The team used a system of lasers to trap the atoms, then sent in a blue-tinged “entangling” light, which coerced the atoms to oscillate in a correlated state. They let the entangled atoms evolve forward in time, then exposed them to a small magnetic field, which introduced a tiny quantum change, slightly shifting the atoms’ collective oscillations.
Such a shift would be impossible to detect with existing measurement tools. Instead, the team applied time reversal to boost this quantum signal. To do this, they sent in another, red-tinged laser that stimulated the atoms to disentangle, as if they were evolving backward in time.
They then measured the particles’ oscillations as they settled back into their unentangled states, and found that their final phase was markedly different from their initial phase — clear evidence that a quantum change had occurred somewhere in their forward evolution.
The team repeated this experiment thousands of times, with clouds ranging from 50 to 400 atoms, each time observing the expected amplification of the quantum signal. They found their entangled system was up to 15 times more sensitive than similar unentangled atomic systems.

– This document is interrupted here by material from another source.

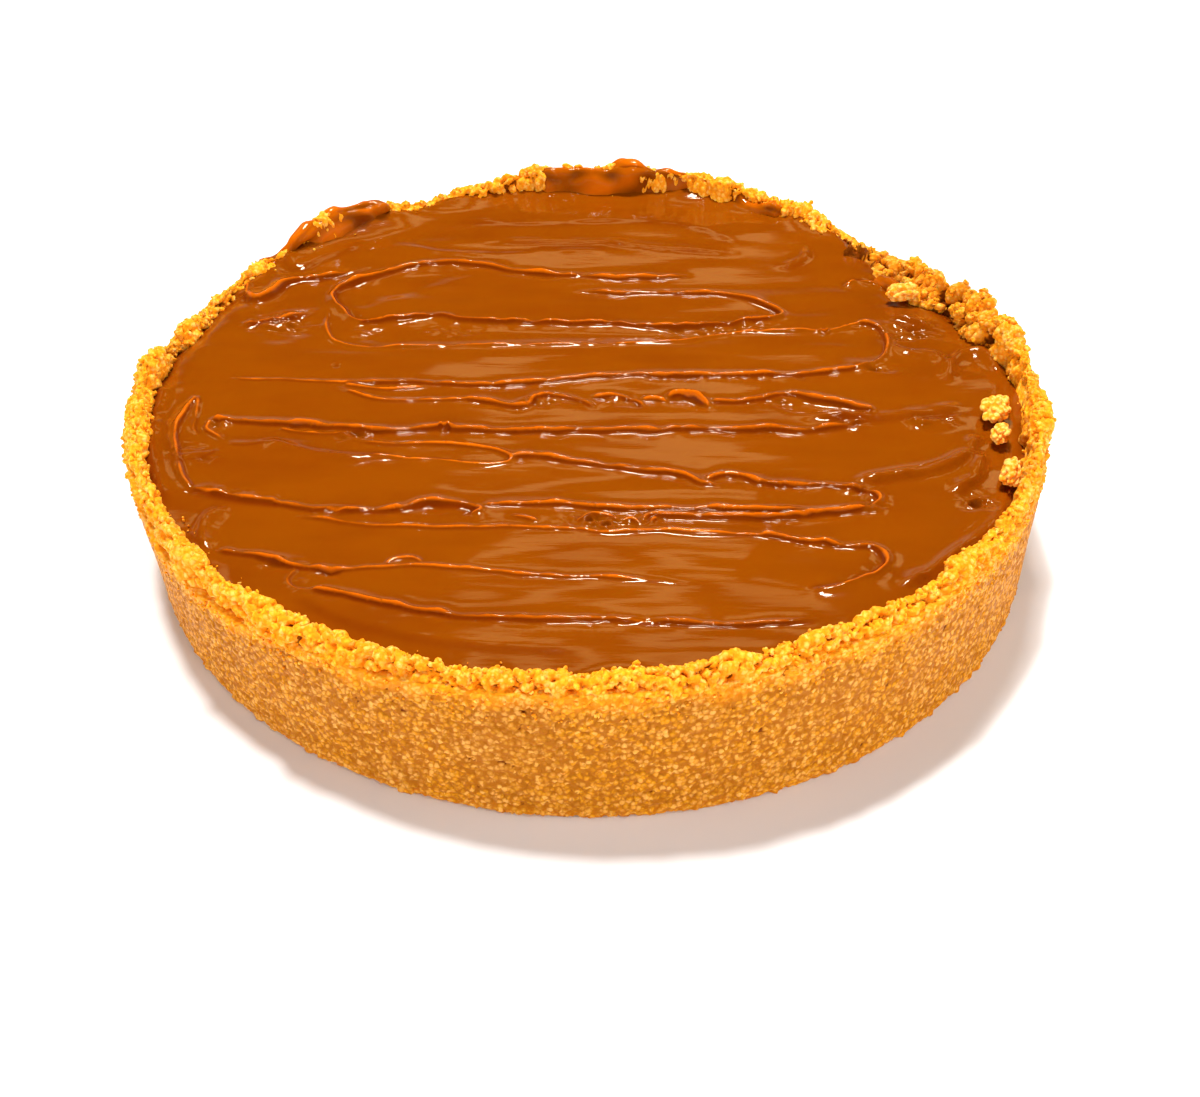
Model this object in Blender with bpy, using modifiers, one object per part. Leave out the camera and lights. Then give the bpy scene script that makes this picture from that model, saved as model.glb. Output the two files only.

If their system is applied to current state-of-the-art atomic clocks, it would reduce the number of measurements these clocks require, by a factor of 15.
Going forward, the researchers hope to test their method on atomic clocks, as well as in quantum sensors, for instance for dark matter.
“A cloud of dark matter floating by Earth could change time locally, and what some people do is compare clocks, say, in Australia with others in Europe and the U.S. to see if they can spot sudden changes in how time passes,” Vuletic says. “Our technique is exactly suited to that, because you have to measure quickly changing time variations as the cloud flies by.”
This research was supported, in part, by the National Science Foundation and the Office of Naval Research.